We help clients build a business case that weighs cost against measurable benefits such as capacity gains, reduced churn, energy savings and recruitment advantages. We establish a programme that respects lease events, fiscal year constraints and seasonal patterns in your business. We plan procurement so long lead items do not derail delivery, and we provide transparent cost reporting, so stakeholders stay aligned.
Measuring Success
If you want the office to support performance, you should measure performance. Before work begins we capture a baseline. That might include utilisation data, satisfaction scores, meeting room availability and energy consumption.
After the refresh we measure again. The comparison shows what has improved and where further tuning would help. Some clients tie these measures to wider HR and operational metrics such as staff retention, onboarding speed or client satisfaction. The more you connect the workplace to business goals, the stronger the return on investment.

Why Constructive Space
We have been delivering office design and fit out projects since 1977, with more than 1,000 projects completed for charities, legal practices, life sciences organisations and corporate head offices.

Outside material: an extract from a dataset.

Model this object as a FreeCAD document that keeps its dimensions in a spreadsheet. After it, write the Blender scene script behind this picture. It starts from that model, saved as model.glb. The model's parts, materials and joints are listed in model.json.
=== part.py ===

Our model is simple. We place design, delivery and aftercare under one roof, we directly employ our own tradesmen and we stay accountable for the outcome. This allows us to phase works in occupied buildings, maintain consistent standards, and respond quickly when priorities shift. Most importantly, it allows us to focus on what matters to you, which is a space that helps your people and your organisation thrive.
Unlock the Potential of Your Current Space
If your office feels tired, it does not mean you have outgrown it. With the right insight and a disciplined approach, you can reconfigure what you have, upgrade what matters and express your brand with confidence.
You can improve wellbeing, support collaboration and give people a workplace they choose to use. A refresh turns a cost centre into a performance tool. It turns a place people tolerate into a place people love.